Another lawyer, who like Meehan appears frequently at the Supreme Court, called it “regrettable” that the court reduced the number of lawyers who could appear on appeals (via Zoom) and also limited counsel credits.

“There didn’t ever seem to me to be a good reason why junior counsel, or other second-chair, third-chair counsel couldn't appear for interveners, or third- or fourth-chair counsel couldn’t appear for parties, given that it was just a matter ... of having a few more people log into the Zoom,” said the counsel, who spoke on a not-for-attribution basis. “But I guess it's understandable.

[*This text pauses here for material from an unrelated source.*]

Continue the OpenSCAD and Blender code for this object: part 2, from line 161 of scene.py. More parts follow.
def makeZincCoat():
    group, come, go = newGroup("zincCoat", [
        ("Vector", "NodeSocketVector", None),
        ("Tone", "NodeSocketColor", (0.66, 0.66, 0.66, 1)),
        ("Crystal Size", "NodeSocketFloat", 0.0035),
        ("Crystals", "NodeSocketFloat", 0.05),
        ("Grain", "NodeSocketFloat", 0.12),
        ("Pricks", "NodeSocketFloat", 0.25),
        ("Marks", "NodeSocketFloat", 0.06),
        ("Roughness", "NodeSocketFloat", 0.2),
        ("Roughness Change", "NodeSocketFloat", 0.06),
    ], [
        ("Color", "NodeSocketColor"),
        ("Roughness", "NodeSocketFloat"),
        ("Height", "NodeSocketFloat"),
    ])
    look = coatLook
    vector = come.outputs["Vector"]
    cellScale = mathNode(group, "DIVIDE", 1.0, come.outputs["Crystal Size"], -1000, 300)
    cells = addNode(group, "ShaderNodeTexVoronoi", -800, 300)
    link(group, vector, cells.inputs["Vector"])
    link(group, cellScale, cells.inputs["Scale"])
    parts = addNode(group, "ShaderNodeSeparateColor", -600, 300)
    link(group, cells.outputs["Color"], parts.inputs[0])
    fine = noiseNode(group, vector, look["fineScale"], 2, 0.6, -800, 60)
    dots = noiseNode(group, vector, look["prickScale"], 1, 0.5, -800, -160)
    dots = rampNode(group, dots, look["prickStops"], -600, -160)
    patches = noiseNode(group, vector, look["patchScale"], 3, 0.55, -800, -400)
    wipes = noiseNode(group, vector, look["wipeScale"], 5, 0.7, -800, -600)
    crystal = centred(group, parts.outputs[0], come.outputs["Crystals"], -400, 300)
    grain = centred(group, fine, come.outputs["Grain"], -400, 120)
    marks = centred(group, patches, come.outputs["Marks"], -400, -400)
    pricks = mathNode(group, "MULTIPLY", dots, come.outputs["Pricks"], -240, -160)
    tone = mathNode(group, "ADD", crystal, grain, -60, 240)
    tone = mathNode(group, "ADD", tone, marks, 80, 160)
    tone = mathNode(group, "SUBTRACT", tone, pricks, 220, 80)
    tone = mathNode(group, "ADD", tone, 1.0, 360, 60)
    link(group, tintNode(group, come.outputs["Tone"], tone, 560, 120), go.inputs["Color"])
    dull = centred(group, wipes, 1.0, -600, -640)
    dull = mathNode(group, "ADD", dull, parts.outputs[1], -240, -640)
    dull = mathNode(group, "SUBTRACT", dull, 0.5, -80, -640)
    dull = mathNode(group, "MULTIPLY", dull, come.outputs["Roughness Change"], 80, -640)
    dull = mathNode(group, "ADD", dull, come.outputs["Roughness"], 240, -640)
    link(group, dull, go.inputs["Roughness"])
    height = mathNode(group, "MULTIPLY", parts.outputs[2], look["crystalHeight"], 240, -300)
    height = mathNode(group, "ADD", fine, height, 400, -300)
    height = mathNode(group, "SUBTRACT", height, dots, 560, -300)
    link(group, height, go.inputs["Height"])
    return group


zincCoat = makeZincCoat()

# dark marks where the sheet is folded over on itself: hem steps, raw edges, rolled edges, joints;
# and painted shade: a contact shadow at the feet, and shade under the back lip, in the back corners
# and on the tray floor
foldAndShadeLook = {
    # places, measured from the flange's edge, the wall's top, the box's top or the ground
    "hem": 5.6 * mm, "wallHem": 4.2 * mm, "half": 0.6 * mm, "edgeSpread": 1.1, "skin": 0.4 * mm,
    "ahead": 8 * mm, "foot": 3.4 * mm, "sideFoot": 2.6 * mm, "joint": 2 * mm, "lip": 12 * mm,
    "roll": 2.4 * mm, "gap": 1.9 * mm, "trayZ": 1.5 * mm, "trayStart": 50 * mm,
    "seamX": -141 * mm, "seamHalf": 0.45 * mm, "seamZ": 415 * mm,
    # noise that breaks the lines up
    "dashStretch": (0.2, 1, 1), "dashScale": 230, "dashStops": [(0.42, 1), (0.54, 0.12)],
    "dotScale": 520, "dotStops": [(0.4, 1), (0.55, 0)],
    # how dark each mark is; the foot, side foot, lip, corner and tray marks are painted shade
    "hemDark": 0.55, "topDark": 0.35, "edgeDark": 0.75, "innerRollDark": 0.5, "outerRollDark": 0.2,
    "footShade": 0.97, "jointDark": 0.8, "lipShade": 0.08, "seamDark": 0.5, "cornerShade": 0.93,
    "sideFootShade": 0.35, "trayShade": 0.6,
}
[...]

The court was venturing into Zoom hearings for the first time and they just — I’m guessing — thought it would be logistically less complicated to limit the number of individuals who would be logged into the Zoom meeting, and fair enough — I do think that it was regrettable, though.”

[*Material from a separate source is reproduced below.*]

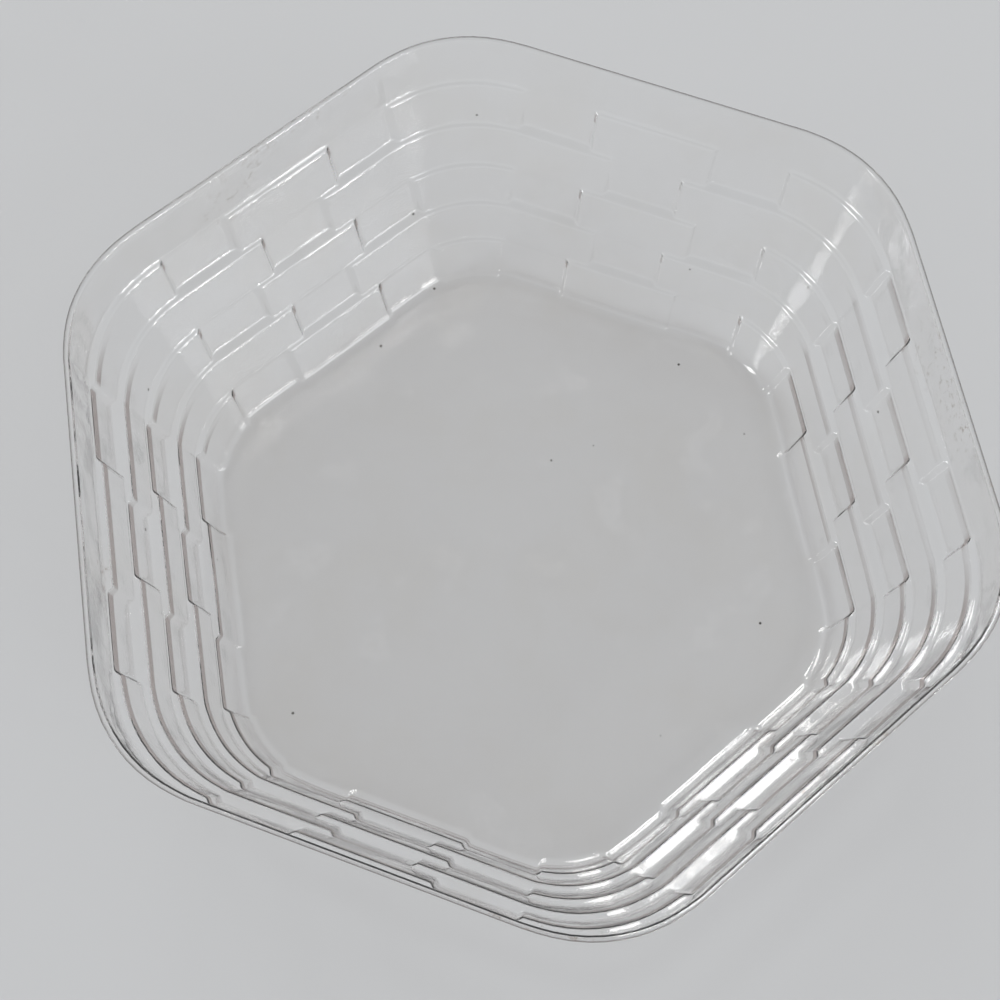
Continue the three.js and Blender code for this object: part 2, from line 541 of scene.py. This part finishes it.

# %% Painted shade on the folds, darker where they are seen edge-on, and on the cut edge
clear_tint = (0.99, 0.99, 0.99, 1.0)
mottled_tint = (0.975, 0.97, 0.96, 1.0)
# painted shade: the dark lines the bent sheet shows at its folds, where it turns light away
fold_painted_shade = (0.34, 0.27, 0.25, 1.0)
# painted shade: the thin dark line along the lip's cut edge
edge_painted_shade = (0.30, 0.28, 0.27, 1.0)
facing = add_node("ShaderNodeLayerWeight", {"Blend": 0.5}).outputs["Facing"]
fold_mark = add_node("ShaderNodeAttribute", attribute_name="fold").outputs["Fac"]
edge_mark = add_node("ShaderNodeAttribute", attribute_name="cut_edge").outputs["Fac"]
near_fold = remap(fold_mark, low=0.90, high=1.0)
# painted shade falls on the marked folds where the sheet is seen edge-on
fold_shade_mask = math_node("MULTIPLY", near_fold, remap(facing, low=0.42, high=0.60))
mottled = remap(noise(scale=24.0, detail=4.0, roughness=0.6), low=0.42, high=0.68)
sheet_color = tinted(clear_tint, mottled, mottled_tint)
sheet_color = tinted(sheet_color, fold_shade_mask, fold_painted_shade)
sheet_color = tinted(sheet_color, edge_mark, edge_painted_shade)
print("tint of a fold seen edge-on:", fold_painted_shade[:3])

# %% Dark specks
speck_tint = (0.10, 0.09, 0.08, 1.0)
empty_share = 0.6
cells = add_node("ShaderNodeTexVoronoi", {"Scale": 60.0})
links.new(coords, cells.inputs["Vector"])
cell_number = add_node("ShaderNodeSeparateXYZ")
links.new(cells.outputs["Color"], cell_number.inputs[0])
spot = remap(cells.outputs["Distance"], low=0.02, high=0.045, to_low=1.0, to_high=0.0)
has_speck = math_node("GREATER_THAN", cell_number.outputs["X"], empty_share)
specks = math_node("MULTIPLY", spot, has_speck)
sheet_color = tinted(sheet_color, specks, speck_tint)
print("share of the cells with a speck:", 1.0 - empty_share)

# %% A few scuffs under the rim
scuff_tint = (0.58, 0.51, 0.46, 1.0)
scuffs_begin = 78 * mm
scuffs_full = 88 * mm
height_of = add_node("ShaderNodeSeparateXYZ")
links.new(coords, height_of.inputs[0])
dust = remap(noise(scale=380.0, detail=4.0, roughness=0.8), low=0.57, high=0.65)
rubbed_places = remap(noise(scale=16.0, detail=0.0), low=0.60, high=0.69)
scuffed = math_node("MULTIPLY", dust, rubbed_places)
under_rim = remap(height_of.outputs["Z"], low=scuffs_begin, high=scuffs_full)
scuffed = math_node("MULTIPLY", scuffed, under_rim)
sheet_color = tinted(sheet_color, scuffed, scuff_tint)
print("scuffs above, in mm:", round(scuffs_begin / mm, 1))

# %% Clear like glass, and a little stronger in bending light
links.new(sheet_color, shader.inputs["Base Color"])
shader.inputs["Transmission Weight"].default_value = 1.0
shader.inputs["IOR"].default_value = 1.55
print("index of refraction:", round(shader.inputs["IOR"].default_value, 2))

# %% [markdown]
# ## Light through the sheet
# A lamp's light could be followed through the bent sheet, but that takes long and comes out as
# bright noise. So it goes straight through a plain see-through shader, and so do the rays between
# the table and the room, and light that is caught inside the sheet. This shader is darker at the
# folds and where the sheet is met edge-on, which gives the tray its soft shadow.

# %% Straight light for lamps and for light caught inside the sheet
free_bounces = 6.5
straight_tint = (0.99, 0.988, 0.985, 1.0)
grazing_tint = (0.74, 0.71, 0.69, 1.0)
fold_shadow_tint = (0.70, 0.68, 0.67, 1.0)
caught_tint = (0.90, 0.88, 0.87, 1.0)
rays = add_node("ShaderNodeLightPath")
straight = math_node("MAXIMUM", rays.outputs["Is Shadow Ray"], rays.outputs["Is Diffuse Ray"])
caught = math_node("GREATER_THAN", rays.outputs["Ray Depth"], free_bounces)
straight = math_node("MAXIMUM", straight, caught)
see_through = add_node("ShaderNodeBsdfTransparent")
dimmed = tinted(straight_tint, remap(facing, low=0.60, high=1.0), grazing_tint)
dimmed = tinted(dimmed, near_fold, fold_shadow_tint)
dimmed = tinted(dimmed, caught, caught_tint)
links.new(dimmed, see_through.inputs["Color"])
mixed = add_node("ShaderNodeMixShader")
links.new(straight, mixed.inputs[0])
links.new(shader.outputs[0], mixed.inputs[1])
links.new(see_through.outputs[0], mixed.inputs[2])
links.new(mixed.outputs[0], nodes["Material Output"].inputs["Surface"])
shell.data.materials.append(clear)
print("nodes in the clear material:", len(nodes))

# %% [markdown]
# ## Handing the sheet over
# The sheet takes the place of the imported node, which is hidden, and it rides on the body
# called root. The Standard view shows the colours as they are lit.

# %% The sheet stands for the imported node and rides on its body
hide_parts("basket_shell")
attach(shell, "root")
print("piece", shell.name, "stands for basket_shell")

bpy.context.scene.view_settings.view_transform = "Standard"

He called the court’s decision not to try to retroactively add counsel credits to published judgments “harsh but fair.”

“The policy of the court is only to ... list those counsel who did appear [at the hearing], and so I think going back and saying, ‘Oh, yeah, so and so would have appeared if you’d let them’ — and then editing judgments once they've been published ... would be a terribly stressful exercise for the court staff ... impossible to adjudicate fairly who actually would have appeared, and it’s all hindsight. ... I think that leaving things the way they are is the right thing to do.”

In her letter to the CBA, Carbonneau noted that the mechanism for identifying counsel will remain as it is now: parties are required to provide the court with the name of counsel who will be appearing at the hearing, as required by Supreme Court Rule 71(4), and those counsel will be listed in the judgment.

“The limitation on the number of counsel last year was necessary to allow the court to conduct its appeal hearings reliably and securely with counsel appearing via Zoom and judges hearing submissions either in the courtroom or by Zoom,” explained Carbonneau, who only became the top court’s registrar Dec. 31, 2021. “There were significant technological challenges to incorporate the technology needed for virtual appearances with the technology already in place in the courtroom to support simultaneous translation and livestreaming,” Carbonneau noted. “These were resolved last summer, which allowed us to apply Rule 71 with the usual flexibility during the current court year.”

The issue of counsel credits on Supreme Court judgments arose before the start of the March 2020 COVID-19 pandemic. At the 2017 annual meeting of the court and the CBA’s court liaison subcommittee, the CBA suggested that all counsel who sign a factum should be credited as counsel for a party in the published reasons for judgment. The Supreme Court considered the suggestion but told the CBA in 2018 that the court would continue its practice of naming in judgments only counsel who officially appear at the hearing and those counsel for parties who file written submissions only.

The issue was raised again in 2021 by the CBA subcommittee at its meeting with the court, and the court asked the CBA to provide suggestions regarding amendments to its practice and to the related court Rule as to either the number of counsel who appear on appeal hearings or the recording of appearances of counsel in the published reasons for judgment. Correspondence to the same effect was also sent by The Advocates’ Society. The consensus was that four counsel should be listed for each party — appellant, respondent and intervener. No change to the Rule was proposed.

Counsel who do not officially appear at the hearing but who contribute to preparing the appeal factum can sign the factum and those factums are posted on the Supreme Court’s website. The court says there is no limit on the number of counsel who can sign a factum and that it lists the names of all counsel for a file on its website.